ECA Marcellus Trust I (ECTM)
What it is. A statutory trust formed by Energy Corporation of America (ECA) to hold royalty interests in natural gas producing properties in Pennsylvania. Not an operator. The trust owns the right to collect a percentage of the proceeds whenever gas is extracted and sold, whilst ECA or other firms do the actual drilling and production work.
The property. Fourteen producing wells and fifty-two development wells in Greene County, Pennsylvania—the heart of the Marcellus Shale formation, one of the largest natural gas reserves in North America. The trust owns 90 per cent of the proceeds from the producing wells and 50 per cent from the development wells. No operating costs, no drilling equipment, no staff. The trust collects royalties and passes the cash to unitholders.
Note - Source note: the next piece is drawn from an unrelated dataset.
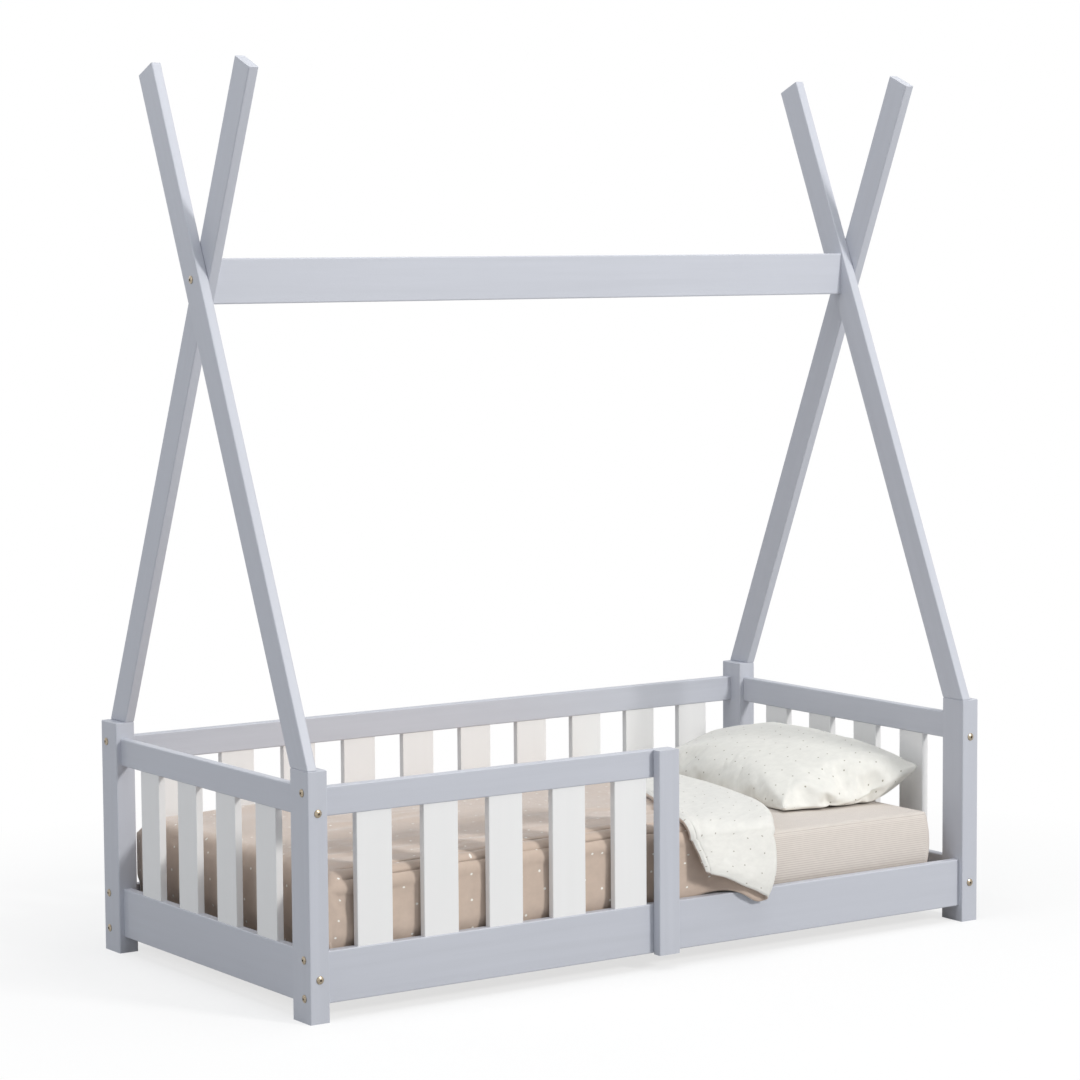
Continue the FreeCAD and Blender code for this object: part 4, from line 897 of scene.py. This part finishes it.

How the money works. When a gas well produces, the operator sells the gas at the prevailing market price. The trust’s percentage of that revenue (either 90 per cent or 50 per cent depending on the well) flows to the trust. From that gross revenue, the operator deducts direct production costs (wellhead maintenance, water disposal, operational labour), and the remaining net amount is paid to the trust. In recent years, the trust has reported annual revenues in the range of several million dollars, with most of it passing through to unitholders as distributions, making it a pure cash-pass-through vehicle.
Why this structure exists. Royalty trusts were created decades ago as a way to hold mineral and energy assets that produce cash but require no active management. An investor buys units and receives distributions—typically quarterly or annually—proportional to their stake. The trust itself does nothing except collect money and distribute it. The operator bears all the risk and operational burden; the trust captures the upside. This arrangement appeals to investors seeking passive income from energy assets without the operational complexity or capital intensity of being an operator themselves.
The Marcellus context. The Marcellus Shale is a vast layer of rock beneath Pennsylvania, Ohio, West Virginia, and New York, containing enormous quantities of natural gas that was economically inaccessible until hydraulic fracturing technology became commercially viable in the 2000s. Since then, the Marcellus has become one of the largest producing gas regions in the United States. Companies have drilled thousands of wells, built infrastructure, and generated billions of dollars in revenue. Greene County, Pennsylvania, where the trust’s wells are located, sits in the heart of the productive area. The wells here are mature—some drilled years ago—but they continue producing. A mature gas well follows a predictable trajectory: high production in the first few years, then a gradual decline over decades as pressure in the reservoir drops.
Payouts and volatility. The trust’s revenue depends entirely on natural gas prices, which fluctuate constantly with global supply and demand, weather, and geopolitical events. When gas prices are high, distributions are rich; when they are low, distributions shrink. The trust has no control over prices and cannot reduce costs by becoming more efficient. A cold winter drives up demand and prices; a mild winter does the opposite. LNG exports, which have grown substantially, create international demand but also volatility as global events reshape export patterns. The trust reports that in fiscal 2025, distributions increased significantly year-over-year, but that increase entirely reflected higher gas prices, not higher production.
The wind-down clause. The trust has built into its structure a wind-down provision: on a fixed date in the future, the trust will cease operations and distribute its remaining assets to unitholders. This is not indefinite passive income. The underlying wells will eventually decline to the point of uneconomical production, and when that happens, the operator will plug them and move on. The trust’s life is finite, a reality that distinguishes it from a company that can reinvest and grow, or from a renewable-energy asset that produces for decades. Investors are essentially wagering that the wells will remain productive long enough, and that natural gas prices will remain high enough, to make distributions attractive in the interim.
The investor angle. Royalty trusts attract investors seeking energy exposure with minimal operational risk. Unlike an oil and gas exploration company, the trust does not need to find new reserves or execute risky drilling programs. Unlike an energy stock with a balance sheet and capital allocation decisions, the trust has no discretionary spending and no management to second-guess. The investment thesis is purely financial: do I believe natural gas prices will support attractive distributions from these wells for the time I plan to hold the units? The answer depends on global gas markets, Pennsylvania regulatory changes, and technological shifts. Renewable energy expansion and electrification could reduce demand for natural gas, pressuring prices. Conversely, data-centre growth and industrial demand could support prices. The operator’s skill at maintaining the wells and maximising extraction efficiency directly affects how long the wells remain productive—a factor the trust unitholders cannot control but must monitor.
How to track it. The trust files annual 10-K reports with the SEC (CIK 0001487798) disclosing well inventory, production volumes, realized prices, and distribution history. Watch the annual reports for changes to the well count (new wells added versus old wells plugged), production trends (declining production signals depletion), and realised prices per unit of gas. Press releases announcing quarterly distributions signal how recent price movements have affected the trust. Energy sector reports covering the Marcellus region provide context on regional production trends and operator activity.